As Hurricane Harvey’s devastation leaves Texas in need of help, the Oklahoma Blood Institute is calling on Oklahomans to donate blood to help those impacted in the storm’s wake.
Hospitals in Houston, Corpus Christie and Galveston were evacuated to North Texas, and with an influx of patients who may need blood, it can be difficult for cities to supply the demand. Not to mention those who were injured in the flooding.
OBI has already sent 300 units of blood and 25 units of platelets to areas affected by flooding, but it’s not enough. Affected hospitals have asked for 400 more units to be sent this week.
“We have to support that area for a while,” said Susan Crews, Executive Director of the Ardmore and Ada OBI centers. “The patients are there and need blood. People don’t realize, but the need is steady every day. We need about 1,000 donors a day to support OBI, and when you add disasters like this it’s worse.”
Ardmore local David Olmos, who donates regularly, was at the Southern Oklahoma Blood Institute in Ardmore Tuesday donating platelets. Olmos is a preacher who believes in helping where he can. He said he hadn’t been to donate in a while, but Harvey’s devastation reminded him that he could help.
“Not everyone can give money, but you can give blood,” Olmos said. “I’ve been trying to donate more regularly because I can give and there are people who can’t. After my baby was born… after you bring life into the world, there’s something about wanting to keep life in this world.”
Though all blood types are needed, those with O positive and O negative are highly sought after. O positive because it’s one of the most common blood types and O negative because it is the most rare and is compatible with any blood type.

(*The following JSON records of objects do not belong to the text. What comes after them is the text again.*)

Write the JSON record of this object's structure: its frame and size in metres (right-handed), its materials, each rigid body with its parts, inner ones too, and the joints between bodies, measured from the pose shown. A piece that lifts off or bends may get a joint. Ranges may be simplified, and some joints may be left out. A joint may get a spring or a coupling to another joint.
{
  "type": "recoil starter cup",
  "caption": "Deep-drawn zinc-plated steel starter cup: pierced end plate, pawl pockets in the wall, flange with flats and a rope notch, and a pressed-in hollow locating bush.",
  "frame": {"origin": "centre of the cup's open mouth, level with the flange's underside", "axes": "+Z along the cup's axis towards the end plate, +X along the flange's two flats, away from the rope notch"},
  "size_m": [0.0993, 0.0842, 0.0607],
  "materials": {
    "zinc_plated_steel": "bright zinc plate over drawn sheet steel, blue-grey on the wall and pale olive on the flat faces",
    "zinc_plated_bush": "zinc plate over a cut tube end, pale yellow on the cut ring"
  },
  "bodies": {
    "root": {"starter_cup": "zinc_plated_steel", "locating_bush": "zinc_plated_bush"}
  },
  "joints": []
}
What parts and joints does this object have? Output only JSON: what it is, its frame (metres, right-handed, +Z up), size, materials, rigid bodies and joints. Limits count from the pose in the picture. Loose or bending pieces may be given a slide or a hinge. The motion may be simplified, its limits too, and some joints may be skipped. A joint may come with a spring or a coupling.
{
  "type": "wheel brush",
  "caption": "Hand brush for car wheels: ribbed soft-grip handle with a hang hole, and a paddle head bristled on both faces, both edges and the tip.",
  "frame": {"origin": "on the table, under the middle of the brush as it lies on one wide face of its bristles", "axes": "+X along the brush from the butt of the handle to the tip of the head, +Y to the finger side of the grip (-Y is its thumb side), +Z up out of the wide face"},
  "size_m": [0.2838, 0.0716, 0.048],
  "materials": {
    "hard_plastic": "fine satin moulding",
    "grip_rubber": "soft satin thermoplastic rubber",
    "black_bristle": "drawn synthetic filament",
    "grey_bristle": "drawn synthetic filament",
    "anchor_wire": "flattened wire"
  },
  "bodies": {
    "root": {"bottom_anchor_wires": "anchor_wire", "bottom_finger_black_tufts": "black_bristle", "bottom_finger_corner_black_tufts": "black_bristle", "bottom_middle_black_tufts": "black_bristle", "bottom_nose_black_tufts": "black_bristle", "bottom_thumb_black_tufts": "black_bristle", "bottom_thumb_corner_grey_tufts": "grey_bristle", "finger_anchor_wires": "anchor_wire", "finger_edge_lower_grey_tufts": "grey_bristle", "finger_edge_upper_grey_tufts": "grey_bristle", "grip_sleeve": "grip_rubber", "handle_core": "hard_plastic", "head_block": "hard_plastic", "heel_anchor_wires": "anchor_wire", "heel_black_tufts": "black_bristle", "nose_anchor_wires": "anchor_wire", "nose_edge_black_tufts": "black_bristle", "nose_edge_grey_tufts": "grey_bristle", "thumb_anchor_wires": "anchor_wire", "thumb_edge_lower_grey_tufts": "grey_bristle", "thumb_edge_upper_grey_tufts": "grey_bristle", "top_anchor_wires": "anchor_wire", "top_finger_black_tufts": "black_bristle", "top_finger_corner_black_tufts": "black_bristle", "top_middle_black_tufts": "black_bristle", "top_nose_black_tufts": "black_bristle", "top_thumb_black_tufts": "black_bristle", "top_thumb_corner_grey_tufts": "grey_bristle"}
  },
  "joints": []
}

As of Monday afternoon, nine people were reported dead as a result of the storm, and that number could increase as flooding continues into Thursday. Forecasters predict the area could see as much as 20 more inches of rain. Flooding could linger for months, leaving more than 30,000 people displaced from their homes.
President Donald Trump declared Texas an emergency disaster area. National Guard have been sent to the area to assist local law enforcement agencies rescue efforts.
In Louisiana, the flooding is being measured in feet and forecasters expect at least two feet of rainfall to fall in some areas.
Though the hurricane is gone, flooding continues and it’s unclear how long it will take for cities to return to normal.
With highways transformed into rivers, those hospitalized in affected cities need blood at a time when local centers are inoperable.
“This particular situation has caused many centers to shut down,” said Heather Browne, OBI marketing and media manager. “Even if you’ve never donated before this could be a good time to try as the storm damage could go on for months. It’s important to donate year round, but it’s really important to shore up the need in times of disaster because people can’t donate in those areas.”
On Friday, the OBI Ardmore location, 1420 Veterans Blvd., will be providing all beef hotdogs, chips and cookies to those who donate blood or platelets. The center is open from 8 a.m. to 5 p.m. Monday through Friday, and 8 a.m. to 12 p.m. on Saturday. Donors should expect it to take around one hour to donate blood, and two hours to donate platelets.
Those who want to donate can check obi.org to find the nearest permanent or mobile location.